◆ **GOAL OF THE EXERCISE**:
Scan the records below for the line containing "Keep writing the three.js" and the line containing "and stages it.". Copy both, plus every line between, exactly.

◆ **GIVEN RECORDS**:

::::::::::

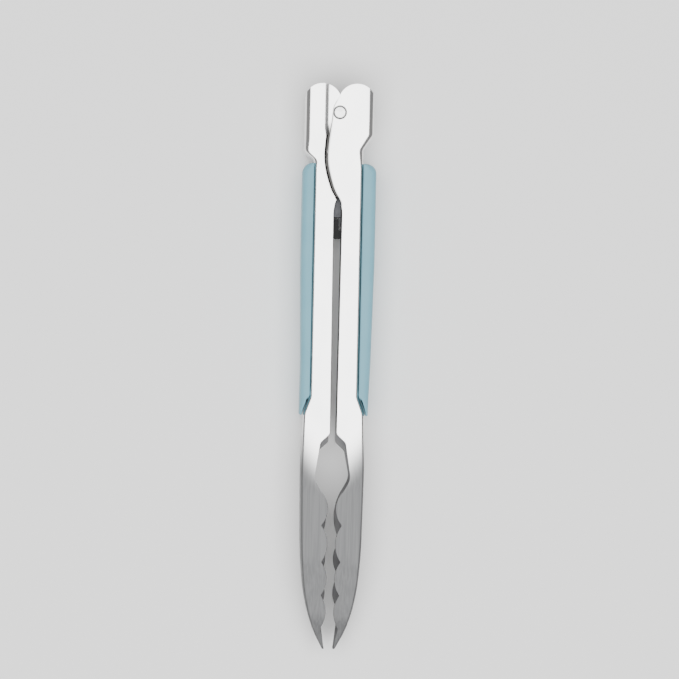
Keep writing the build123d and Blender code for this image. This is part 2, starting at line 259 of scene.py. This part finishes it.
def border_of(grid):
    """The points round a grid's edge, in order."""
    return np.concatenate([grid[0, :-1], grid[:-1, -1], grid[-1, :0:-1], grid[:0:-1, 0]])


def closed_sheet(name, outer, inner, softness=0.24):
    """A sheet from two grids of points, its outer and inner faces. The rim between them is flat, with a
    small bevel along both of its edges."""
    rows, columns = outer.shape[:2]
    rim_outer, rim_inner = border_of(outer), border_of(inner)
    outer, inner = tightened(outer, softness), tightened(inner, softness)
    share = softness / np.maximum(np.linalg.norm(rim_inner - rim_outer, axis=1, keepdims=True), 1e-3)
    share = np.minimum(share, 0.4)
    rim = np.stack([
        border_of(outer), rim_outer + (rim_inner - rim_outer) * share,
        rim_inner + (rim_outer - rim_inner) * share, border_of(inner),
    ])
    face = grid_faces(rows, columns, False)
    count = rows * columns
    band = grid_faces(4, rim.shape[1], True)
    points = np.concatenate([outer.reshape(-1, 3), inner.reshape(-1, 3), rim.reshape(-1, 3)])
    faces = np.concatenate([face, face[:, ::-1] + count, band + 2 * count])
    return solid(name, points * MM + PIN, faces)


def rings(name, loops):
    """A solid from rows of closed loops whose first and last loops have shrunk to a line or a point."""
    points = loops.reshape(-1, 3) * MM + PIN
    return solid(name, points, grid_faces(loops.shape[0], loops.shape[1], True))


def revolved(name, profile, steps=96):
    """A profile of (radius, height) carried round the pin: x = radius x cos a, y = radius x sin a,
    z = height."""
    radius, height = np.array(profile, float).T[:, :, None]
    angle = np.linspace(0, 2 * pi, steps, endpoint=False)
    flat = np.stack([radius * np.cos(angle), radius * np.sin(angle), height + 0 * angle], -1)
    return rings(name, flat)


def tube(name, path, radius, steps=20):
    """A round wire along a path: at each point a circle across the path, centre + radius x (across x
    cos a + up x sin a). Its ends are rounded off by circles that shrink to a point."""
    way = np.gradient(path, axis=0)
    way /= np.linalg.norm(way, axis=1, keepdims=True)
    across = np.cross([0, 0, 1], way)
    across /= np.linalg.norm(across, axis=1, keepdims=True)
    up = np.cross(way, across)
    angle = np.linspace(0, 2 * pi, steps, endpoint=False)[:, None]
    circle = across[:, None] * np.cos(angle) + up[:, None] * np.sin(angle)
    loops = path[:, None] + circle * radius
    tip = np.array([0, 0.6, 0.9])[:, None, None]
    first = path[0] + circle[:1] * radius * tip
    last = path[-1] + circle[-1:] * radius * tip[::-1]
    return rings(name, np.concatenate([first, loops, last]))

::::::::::

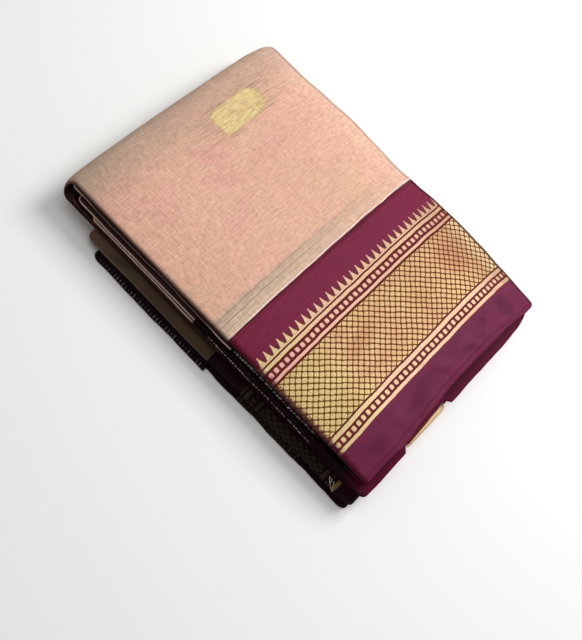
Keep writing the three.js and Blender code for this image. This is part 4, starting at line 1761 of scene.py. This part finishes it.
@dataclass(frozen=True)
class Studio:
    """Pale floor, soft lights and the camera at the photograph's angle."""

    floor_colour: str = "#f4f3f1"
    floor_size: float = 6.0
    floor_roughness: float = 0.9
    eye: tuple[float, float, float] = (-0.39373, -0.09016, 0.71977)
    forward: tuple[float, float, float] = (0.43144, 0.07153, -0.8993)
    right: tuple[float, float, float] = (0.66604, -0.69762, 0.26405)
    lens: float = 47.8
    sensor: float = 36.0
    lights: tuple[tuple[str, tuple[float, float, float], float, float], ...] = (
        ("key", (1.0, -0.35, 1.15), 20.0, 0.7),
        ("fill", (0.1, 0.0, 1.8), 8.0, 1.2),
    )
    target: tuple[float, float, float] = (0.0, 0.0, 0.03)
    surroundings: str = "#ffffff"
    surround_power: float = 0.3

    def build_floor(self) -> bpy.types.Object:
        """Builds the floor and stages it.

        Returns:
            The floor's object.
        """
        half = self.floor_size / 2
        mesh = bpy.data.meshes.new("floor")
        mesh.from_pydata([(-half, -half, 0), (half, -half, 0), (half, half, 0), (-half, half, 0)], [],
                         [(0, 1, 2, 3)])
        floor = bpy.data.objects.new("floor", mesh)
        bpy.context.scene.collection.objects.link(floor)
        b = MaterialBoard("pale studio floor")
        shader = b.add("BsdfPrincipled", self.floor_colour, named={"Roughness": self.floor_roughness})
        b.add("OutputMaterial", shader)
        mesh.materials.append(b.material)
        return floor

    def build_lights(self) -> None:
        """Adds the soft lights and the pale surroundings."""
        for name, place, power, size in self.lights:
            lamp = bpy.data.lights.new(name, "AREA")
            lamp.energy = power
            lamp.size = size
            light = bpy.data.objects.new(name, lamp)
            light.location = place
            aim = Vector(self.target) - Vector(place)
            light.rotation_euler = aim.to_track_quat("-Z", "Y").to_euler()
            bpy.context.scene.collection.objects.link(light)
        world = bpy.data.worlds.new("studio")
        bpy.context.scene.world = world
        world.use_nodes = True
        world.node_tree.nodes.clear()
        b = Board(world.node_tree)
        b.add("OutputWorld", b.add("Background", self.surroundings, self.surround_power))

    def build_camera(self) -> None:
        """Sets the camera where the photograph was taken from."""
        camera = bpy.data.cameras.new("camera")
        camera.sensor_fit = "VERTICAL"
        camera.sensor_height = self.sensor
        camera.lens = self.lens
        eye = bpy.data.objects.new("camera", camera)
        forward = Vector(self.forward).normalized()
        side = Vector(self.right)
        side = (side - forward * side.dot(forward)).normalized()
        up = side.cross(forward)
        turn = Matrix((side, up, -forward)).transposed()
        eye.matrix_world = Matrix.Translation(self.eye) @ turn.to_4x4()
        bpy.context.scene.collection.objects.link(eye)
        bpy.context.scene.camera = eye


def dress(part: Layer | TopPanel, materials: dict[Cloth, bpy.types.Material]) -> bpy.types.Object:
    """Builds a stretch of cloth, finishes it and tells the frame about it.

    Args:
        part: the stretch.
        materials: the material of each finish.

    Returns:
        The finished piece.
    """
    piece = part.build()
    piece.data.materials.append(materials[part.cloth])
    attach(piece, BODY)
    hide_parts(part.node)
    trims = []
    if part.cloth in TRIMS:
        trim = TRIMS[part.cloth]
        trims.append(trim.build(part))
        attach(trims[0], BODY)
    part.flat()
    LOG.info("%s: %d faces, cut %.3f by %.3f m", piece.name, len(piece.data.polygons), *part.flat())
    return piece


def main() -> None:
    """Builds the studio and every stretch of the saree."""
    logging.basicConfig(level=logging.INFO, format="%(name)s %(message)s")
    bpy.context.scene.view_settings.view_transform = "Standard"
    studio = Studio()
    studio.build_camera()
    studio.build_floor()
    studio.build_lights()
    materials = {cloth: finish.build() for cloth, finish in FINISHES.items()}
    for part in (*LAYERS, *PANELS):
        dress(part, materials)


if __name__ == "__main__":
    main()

::::::::::

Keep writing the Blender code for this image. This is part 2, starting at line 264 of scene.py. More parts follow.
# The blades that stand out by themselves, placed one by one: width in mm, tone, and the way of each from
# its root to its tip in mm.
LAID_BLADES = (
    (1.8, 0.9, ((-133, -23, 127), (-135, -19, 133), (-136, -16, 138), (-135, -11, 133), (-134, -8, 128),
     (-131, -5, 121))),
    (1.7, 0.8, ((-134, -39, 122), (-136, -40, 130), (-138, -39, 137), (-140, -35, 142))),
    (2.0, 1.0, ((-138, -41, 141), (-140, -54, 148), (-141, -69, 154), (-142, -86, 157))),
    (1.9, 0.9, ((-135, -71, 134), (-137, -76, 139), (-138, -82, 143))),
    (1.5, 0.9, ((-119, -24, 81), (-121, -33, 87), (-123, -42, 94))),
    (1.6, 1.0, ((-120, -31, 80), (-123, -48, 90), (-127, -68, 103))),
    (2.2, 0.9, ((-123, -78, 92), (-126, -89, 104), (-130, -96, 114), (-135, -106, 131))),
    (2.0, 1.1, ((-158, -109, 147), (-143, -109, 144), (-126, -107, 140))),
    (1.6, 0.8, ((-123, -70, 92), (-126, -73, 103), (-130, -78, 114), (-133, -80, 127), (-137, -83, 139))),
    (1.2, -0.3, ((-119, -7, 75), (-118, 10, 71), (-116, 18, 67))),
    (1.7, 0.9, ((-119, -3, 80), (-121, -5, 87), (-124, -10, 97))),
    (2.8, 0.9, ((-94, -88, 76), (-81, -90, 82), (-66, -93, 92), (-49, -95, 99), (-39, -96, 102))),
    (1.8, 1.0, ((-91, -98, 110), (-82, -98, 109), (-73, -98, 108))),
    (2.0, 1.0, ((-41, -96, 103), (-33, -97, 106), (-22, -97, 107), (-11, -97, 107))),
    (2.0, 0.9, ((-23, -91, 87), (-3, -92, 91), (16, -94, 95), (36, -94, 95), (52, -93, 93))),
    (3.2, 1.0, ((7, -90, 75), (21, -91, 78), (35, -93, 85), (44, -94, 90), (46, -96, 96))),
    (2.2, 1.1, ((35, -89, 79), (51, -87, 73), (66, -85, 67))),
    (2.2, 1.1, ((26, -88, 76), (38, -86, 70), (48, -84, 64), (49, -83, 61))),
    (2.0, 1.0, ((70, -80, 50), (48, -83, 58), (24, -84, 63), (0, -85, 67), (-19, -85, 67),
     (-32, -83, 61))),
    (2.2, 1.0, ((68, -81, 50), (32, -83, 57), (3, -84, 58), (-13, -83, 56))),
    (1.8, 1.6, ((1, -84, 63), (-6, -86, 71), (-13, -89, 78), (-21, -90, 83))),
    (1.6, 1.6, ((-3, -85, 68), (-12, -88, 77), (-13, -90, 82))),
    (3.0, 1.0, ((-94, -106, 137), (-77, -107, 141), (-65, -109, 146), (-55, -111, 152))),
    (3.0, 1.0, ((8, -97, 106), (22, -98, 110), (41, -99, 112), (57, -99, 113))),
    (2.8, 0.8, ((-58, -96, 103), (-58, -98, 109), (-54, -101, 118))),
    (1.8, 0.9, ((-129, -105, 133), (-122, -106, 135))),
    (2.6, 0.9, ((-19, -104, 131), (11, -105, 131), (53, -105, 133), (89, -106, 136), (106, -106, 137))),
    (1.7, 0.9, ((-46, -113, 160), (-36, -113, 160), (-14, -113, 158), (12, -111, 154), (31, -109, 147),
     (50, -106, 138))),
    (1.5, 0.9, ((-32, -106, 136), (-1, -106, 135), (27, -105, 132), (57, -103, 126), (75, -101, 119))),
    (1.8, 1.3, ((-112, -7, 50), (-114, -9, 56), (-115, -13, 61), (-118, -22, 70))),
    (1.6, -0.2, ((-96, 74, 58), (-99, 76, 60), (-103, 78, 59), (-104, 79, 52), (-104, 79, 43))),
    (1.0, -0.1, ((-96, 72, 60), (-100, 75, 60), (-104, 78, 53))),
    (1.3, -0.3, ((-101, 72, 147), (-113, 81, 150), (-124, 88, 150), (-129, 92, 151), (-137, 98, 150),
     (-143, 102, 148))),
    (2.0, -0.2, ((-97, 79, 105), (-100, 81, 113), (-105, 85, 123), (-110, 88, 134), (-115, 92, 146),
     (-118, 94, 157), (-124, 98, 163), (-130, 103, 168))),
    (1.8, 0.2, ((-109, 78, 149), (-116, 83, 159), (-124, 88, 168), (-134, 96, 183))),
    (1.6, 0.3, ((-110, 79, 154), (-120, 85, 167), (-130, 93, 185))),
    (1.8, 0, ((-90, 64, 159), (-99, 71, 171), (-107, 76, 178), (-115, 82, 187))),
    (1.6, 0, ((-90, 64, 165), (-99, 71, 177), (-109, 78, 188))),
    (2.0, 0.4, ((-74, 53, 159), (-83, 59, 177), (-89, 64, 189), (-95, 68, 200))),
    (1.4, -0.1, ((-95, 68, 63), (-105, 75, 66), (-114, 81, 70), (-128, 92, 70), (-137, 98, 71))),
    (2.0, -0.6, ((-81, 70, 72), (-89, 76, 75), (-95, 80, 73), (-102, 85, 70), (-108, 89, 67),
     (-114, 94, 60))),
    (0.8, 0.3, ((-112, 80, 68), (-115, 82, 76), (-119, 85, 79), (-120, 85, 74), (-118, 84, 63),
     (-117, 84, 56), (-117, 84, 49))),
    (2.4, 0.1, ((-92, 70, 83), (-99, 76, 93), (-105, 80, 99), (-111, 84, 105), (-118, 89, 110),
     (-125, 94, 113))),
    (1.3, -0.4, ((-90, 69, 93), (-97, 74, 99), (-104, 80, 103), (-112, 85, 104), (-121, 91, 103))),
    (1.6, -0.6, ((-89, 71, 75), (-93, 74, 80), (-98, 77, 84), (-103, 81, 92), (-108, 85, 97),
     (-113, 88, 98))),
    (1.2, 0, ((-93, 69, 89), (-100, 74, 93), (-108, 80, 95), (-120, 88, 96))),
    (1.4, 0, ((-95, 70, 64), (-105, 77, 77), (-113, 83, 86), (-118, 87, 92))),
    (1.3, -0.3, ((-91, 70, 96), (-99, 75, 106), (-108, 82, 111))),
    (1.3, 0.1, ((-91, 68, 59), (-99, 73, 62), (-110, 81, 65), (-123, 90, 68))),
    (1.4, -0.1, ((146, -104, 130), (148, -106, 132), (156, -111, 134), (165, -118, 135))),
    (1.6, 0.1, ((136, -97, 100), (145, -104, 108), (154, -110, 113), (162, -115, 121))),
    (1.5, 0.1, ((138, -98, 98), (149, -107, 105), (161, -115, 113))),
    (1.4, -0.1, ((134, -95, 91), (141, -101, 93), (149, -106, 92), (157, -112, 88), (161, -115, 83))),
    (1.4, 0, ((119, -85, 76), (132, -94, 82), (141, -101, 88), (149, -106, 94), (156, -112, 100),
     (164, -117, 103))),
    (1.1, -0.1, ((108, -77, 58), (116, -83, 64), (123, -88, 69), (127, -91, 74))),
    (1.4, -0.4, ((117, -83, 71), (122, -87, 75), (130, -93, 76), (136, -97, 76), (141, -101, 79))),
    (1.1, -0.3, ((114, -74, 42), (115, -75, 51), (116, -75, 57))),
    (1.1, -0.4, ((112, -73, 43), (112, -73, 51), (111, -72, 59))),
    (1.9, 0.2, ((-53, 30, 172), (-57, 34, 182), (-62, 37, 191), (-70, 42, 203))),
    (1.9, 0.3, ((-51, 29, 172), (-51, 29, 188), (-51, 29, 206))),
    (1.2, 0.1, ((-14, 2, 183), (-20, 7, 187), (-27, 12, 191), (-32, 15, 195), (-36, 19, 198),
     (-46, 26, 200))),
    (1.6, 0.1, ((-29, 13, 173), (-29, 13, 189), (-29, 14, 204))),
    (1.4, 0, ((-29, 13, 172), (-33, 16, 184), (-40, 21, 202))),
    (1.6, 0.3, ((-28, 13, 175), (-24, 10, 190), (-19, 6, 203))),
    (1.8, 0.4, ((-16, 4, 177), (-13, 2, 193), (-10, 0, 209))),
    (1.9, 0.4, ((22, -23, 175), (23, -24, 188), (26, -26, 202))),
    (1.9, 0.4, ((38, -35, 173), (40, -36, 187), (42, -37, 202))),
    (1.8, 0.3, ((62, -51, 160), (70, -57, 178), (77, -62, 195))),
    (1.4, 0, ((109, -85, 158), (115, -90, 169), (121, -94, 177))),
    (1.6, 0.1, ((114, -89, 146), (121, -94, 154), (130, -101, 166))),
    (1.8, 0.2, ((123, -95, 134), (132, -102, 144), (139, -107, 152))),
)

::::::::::

◆ **TASK RESULT**:
Keep writing the three.js and Blender code for this image. This is part 4, starting at line 1761 of scene.py. This part finishes it.
@dataclass(frozen=True)
class Studio:
    """Pale floor, soft lights and the camera at the photograph's angle."""

    floor_colour: str = "#f4f3f1"
    floor_size: float = 6.0
    floor_roughness: float = 0.9
    eye: tuple[float, float, float] = (-0.39373, -0.09016, 0.71977)
    forward: tuple[float, float, float] = (0.43144, 0.07153, -0.8993)
    right: tuple[float, float, float] = (0.66604, -0.69762, 0.26405)
    lens: float = 47.8
    sensor: float = 36.0
    lights: tuple[tuple[str, tuple[float, float, float], float, float], ...] = (
        ("key", (1.0, -0.35, 1.15), 20.0, 0.7),
        ("fill", (0.1, 0.0, 1.8), 8.0, 1.2),
    )
    target: tuple[float, float, float] = (0.0, 0.0, 0.03)
    surroundings: str = "#ffffff"
    surround_power: float = 0.3

    def build_floor(self) -> bpy.types.Object:
        """Builds the floor and stages it.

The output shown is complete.